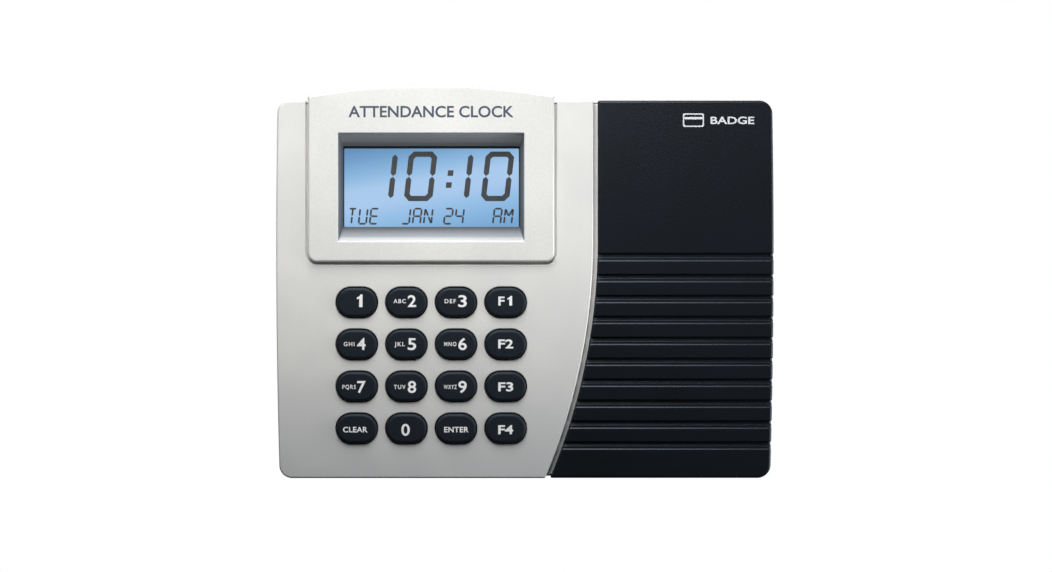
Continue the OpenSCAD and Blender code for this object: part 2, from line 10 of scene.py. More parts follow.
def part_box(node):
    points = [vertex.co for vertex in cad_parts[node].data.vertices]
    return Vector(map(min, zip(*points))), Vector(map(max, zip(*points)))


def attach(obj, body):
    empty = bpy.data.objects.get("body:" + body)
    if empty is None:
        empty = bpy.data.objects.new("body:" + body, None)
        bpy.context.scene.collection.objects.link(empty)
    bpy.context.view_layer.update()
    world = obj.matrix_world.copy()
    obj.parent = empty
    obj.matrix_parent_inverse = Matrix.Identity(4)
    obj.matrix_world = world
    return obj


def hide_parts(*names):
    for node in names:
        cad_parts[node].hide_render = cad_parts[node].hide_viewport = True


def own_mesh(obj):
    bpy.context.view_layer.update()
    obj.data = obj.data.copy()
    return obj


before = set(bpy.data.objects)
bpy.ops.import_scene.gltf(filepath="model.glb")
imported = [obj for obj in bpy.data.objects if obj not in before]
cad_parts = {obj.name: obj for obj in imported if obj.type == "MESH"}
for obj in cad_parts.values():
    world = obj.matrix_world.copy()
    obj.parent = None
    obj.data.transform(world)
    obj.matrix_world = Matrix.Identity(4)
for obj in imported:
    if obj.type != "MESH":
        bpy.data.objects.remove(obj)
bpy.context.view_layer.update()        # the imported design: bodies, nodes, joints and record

# ---------------------------------------------------------------------------
# Wall plate and its locking screws
# Zinc-plated sheet steel that is screwed to the wall. Four hooks cut from it
# hold the clock, and two screws in its lower tab keep it from being lifted off.

MM = 0.001
BODY = "clock_body"


def new_material(name):
    """An empty finish: the material, its nodes, its links and its shader."""
    made = bpy.data.materials.new(name)
    made.use_nodes = True
    nodes = made.node_tree.nodes
    return made, nodes, made.node_tree.links, nodes["Principled BSDF"]


def noise_of(nodes, links, cell, detail=3.0):
    """Noise on Object coordinates whose patches are about one cell wide."""
    place = nodes.new("ShaderNodeTexCoord")
    noise = nodes.new("ShaderNodeTexNoise")
    noise.inputs["Scale"].default_value = 1.0 / cell
    noise.inputs["Detail"].default_value = detail
    links.new(place.outputs["Object"], noise.inputs["Vector"])
    return noise.outputs["Fac"]


def ramp_of(nodes, links, factor, stops):
    """Colour that runs through the stops, each (position, (r, g, b)), as the factor goes from 0 to 1."""
    ramp = nodes.new("ShaderNodeValToRGB")
    elements = ramp.color_ramp.elements
    while len(elements) < len(stops):
        elements.new(0.5)
    for element, (position, colour) in zip(elements, stops):
        element.position = position
        element.color = (*colour, 1.0)
    links.new(factor, ramp.inputs["Fac"])
    return ramp.outputs["Color"]


def bump_of(nodes, links, height, relief, shader):
    """Relief of the given depth in metres under the shader's normal."""
    bump = nodes.new("ShaderNodeBump")
    bump.inputs["Strength"].default_value = 1.0
    bump.inputs["Distance"].default_value = relief
    links.new(height, bump.inputs["Height"])
    links.new(bump.outputs["Normal"], shader.inputs["Normal"])


def grained(name, colour, drift, cell, roughness, metallic=0.0, relief=0.0, alpha=1.0):
    """Plain moulded, rolled or printed finish. One noise moves the colour from colour to drift,
    takes the roughness a sixth up and down, and lifts the surface by the relief."""
    made, nodes, links, shader = new_material(name)
    shader.inputs["Metallic"].default_value = metallic
    shader.inputs["Alpha"].default_value = alpha
    factor = noise_of(nodes, links, cell)
    links.new(ramp_of(nodes, links, factor, [(0.3, colour), (0.7, drift)]), shader.inputs["Base Color"])
    wear = nodes.new("ShaderNodeMapRange")
    wear.inputs["To Min"].default_value = roughness * 5 / 6
    wear.inputs["To Max"].default_value = roughness * 7 / 6
    links.new(factor, wear.inputs["Value"])
    links.new(wear.outputs["Result"], shader.inputs["Roughness"])
    if relief:
        bump_of(nodes, links, factor, relief, shader)
    return made


def dress(node, finish):
    """Gives a node of the design its finish."""
    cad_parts[node].data.materials.clear()
    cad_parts[node].data.materials.append(finish)


def add_piece(name, mesh, finish, body, slot, *replaced):
    """Puts a finished mesh in the scene, on its body, in place of the nodes that it stands for."""
    mesh.materials.clear()
    mesh.materials.append(finish)
    piece = bpy.data.objects.new(name, mesh)
    bpy.context.scene.collection.objects.link(piece)
    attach(piece, body)
    if replaced:
        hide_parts(*replaced)
    return piece


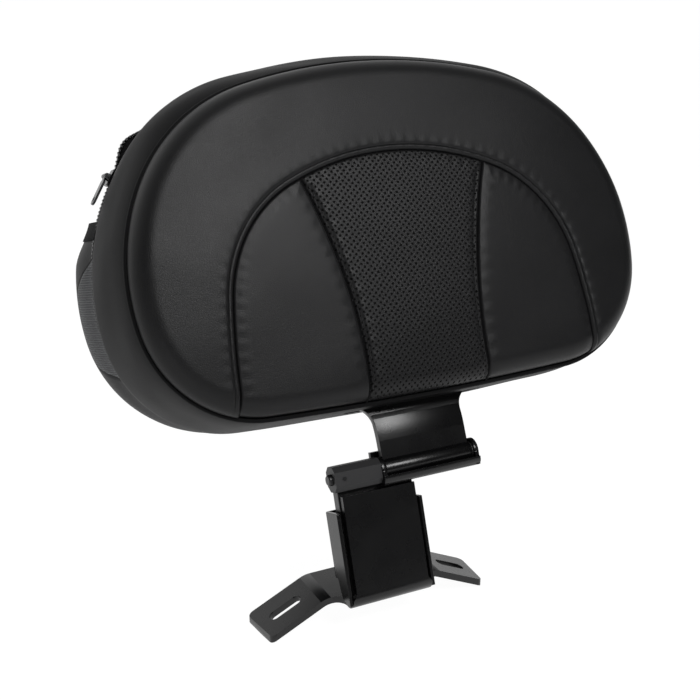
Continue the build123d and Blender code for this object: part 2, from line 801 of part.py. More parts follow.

..............................

Please restate the records in full, word for word.

● REPLY TO THE EXERCISE:
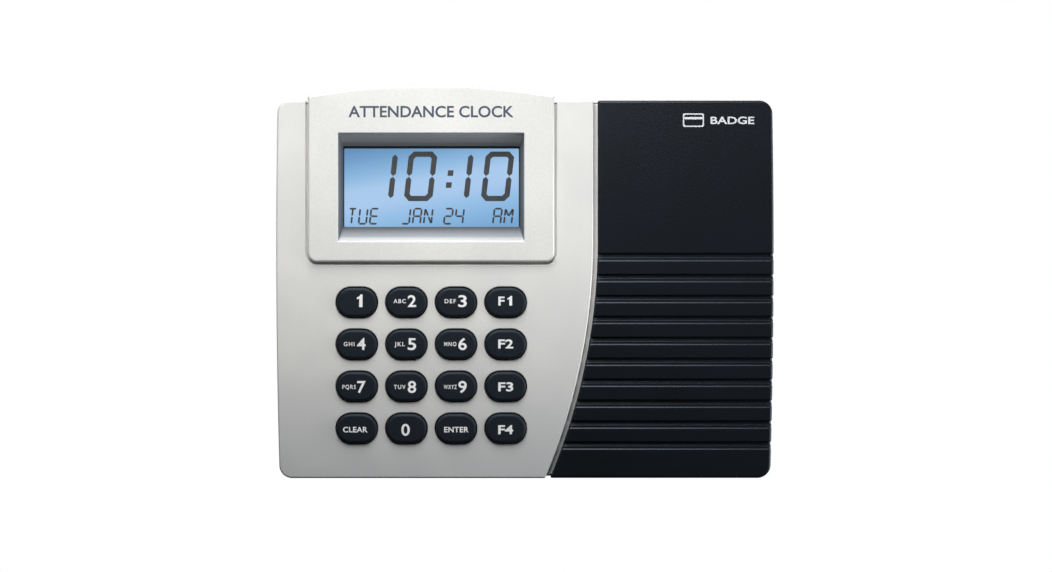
Continue the OpenSCAD and Blender code for this object: part 2, from line 10 of scene.py. More parts follow.
def part_box(node):
    points = [vertex.co for vertex in cad_parts[node].data.vertices]
    return Vector(map(min, zip(*points))), Vector(map(max, zip(*points)))


def attach(obj, body):
    empty = bpy.data.objects.get("body:" + body)
    if empty is None:
        empty = bpy.data.objects.new("body:" + body, None)
        bpy.context.scene.collection.objects.link(empty)
    bpy.context.view_layer.update()
    world = obj.matrix_world.copy()
    obj.parent = empty
    obj.matrix_parent_inverse = Matrix.Identity(4)
    obj.matrix_world = world
    return obj


def hide_parts(*names):
    for node in names:
        cad_parts[node].hide_render = cad_parts[node].hide_viewport = True


def own_mesh(obj):
    bpy.context.view_layer.update()
    obj.data = obj.data.copy()
    return obj


before = set(bpy.data.objects)
bpy.ops.import_scene.gltf(filepath="model.glb")
imported = [obj for obj in bpy.data.objects if obj not in before]
cad_parts = {obj.name: obj for obj in imported if obj.type == "MESH"}
for obj in cad_parts.values():
    world = obj.matrix_world.copy()
    obj.parent = None
    obj.data.transform(world)
    obj.matrix_world = Matrix.Identity(4)
for obj in imported:
    if obj.type != "MESH":
        bpy.data.objects.remove(obj)
bpy.context.view_layer.update()        # the imported design: bodies, nodes, joints and record

# ---------------------------------------------------------------------------
# Wall plate and its locking screws
# Zinc-plated sheet steel that is screwed to the wall. Four hooks cut from it
# hold the clock, and two screws in its lower tab keep it from being lifted off.

MM = 0.001
BODY = "clock_body"


def new_material(name):
    """An empty finish: the material, its nodes, its links and its shader."""
    made = bpy.data.materials.new(name)
    made.use_nodes = True
    nodes = made.node_tree.nodes
    return made, nodes, made.node_tree.links, nodes["Principled BSDF"]


def noise_of(nodes, links, cell, detail=3.0):
    """Noise on Object coordinates whose patches are about one cell wide."""
    place = nodes.new("ShaderNodeTexCoord")
    noise = nodes.new("ShaderNodeTexNoise")
    noise.inputs["Scale"].default_value = 1.0 / cell
    noise.inputs["Detail"].default_value = detail
    links.new(place.outputs["Object"], noise.inputs["Vector"])
    return noise.outputs["Fac"]


def ramp_of(nodes, links, factor, stops):
    """Colour that runs through the stops, each (position, (r, g, b)), as the factor goes from 0 to 1."""
    ramp = nodes.new("ShaderNodeValToRGB")
    elements = ramp.color_ramp.elements
    while len(elements) < len(stops):
        elements.new(0.5)
    for element, (position, colour) in zip(elements, stops):
        element.position = position
        element.color = (*colour, 1.0)
    links.new(factor, ramp.inputs["Fac"])
    return ramp.outputs["Color"]


def bump_of(nodes, links, height, relief, shader):
    """Relief of the given depth in metres under the shader's normal."""
    bump = nodes.new("ShaderNodeBump")
    bump.inputs["Strength"].default_value = 1.0
    bump.inputs["Distance"].default_value = relief
    links.new(height, bump.inputs["Height"])
    links.new(bump.outputs["Normal"], shader.inputs["Normal"])


def grained(name, colour, drift, cell, roughness, metallic=0.0, relief=0.0, alpha=1.0):
    """Plain moulded, rolled or printed finish. One noise moves the colour from colour to drift,
    takes the roughness a sixth up and down, and lifts the surface by the relief."""
    made, nodes, links, shader = new_material(name)
    shader.inputs["Metallic"].default_value = metallic
    shader.inputs["Alpha"].default_value = alpha
    factor = noise_of(nodes, links, cell)
    links.new(ramp_of(nodes, links, factor, [(0.3, colour), (0.7, drift)]), shader.inputs["Base Color"])
    wear = nodes.new("ShaderNodeMapRange")
    wear.inputs["To Min"].default_value = roughness * 5 / 6
    wear.inputs["To Max"].default_value = roughness * 7 / 6
    links.new(factor, wear.inputs["Value"])
    links.new(wear.outputs["Result"], shader.inputs["Roughness"])
    if relief:
        bump_of(nodes, links, factor, relief, shader)
    return made


def dress(node, finish):
    """Gives a node of the design its finish."""
    cad_parts[node].data.materials.clear()
    cad_parts[node].data.materials.append(finish)


def add_piece(name, mesh, finish, body, slot, *replaced):
    """Puts a finished mesh in the scene, on its body, in place of the nodes that it stands for."""
    mesh.materials.clear()
    mesh.materials.append(finish)
    piece = bpy.data.objects.new(name, mesh)
    bpy.context.scene.collection.objects.link(piece)
    attach(piece, body)
    if replaced:
        hide_parts(*replaced)
    return piece


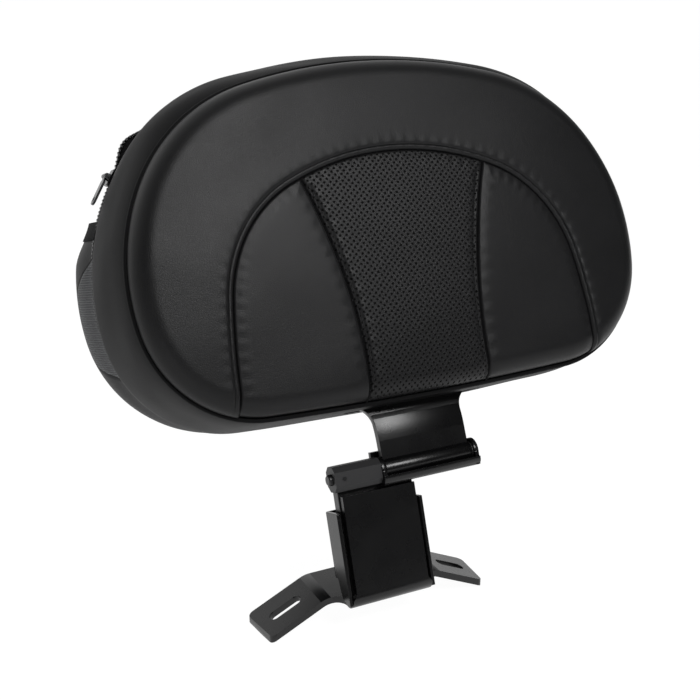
Continue the build123d and Blender code for this object: part 2, from line 801 of part.py. More parts follow.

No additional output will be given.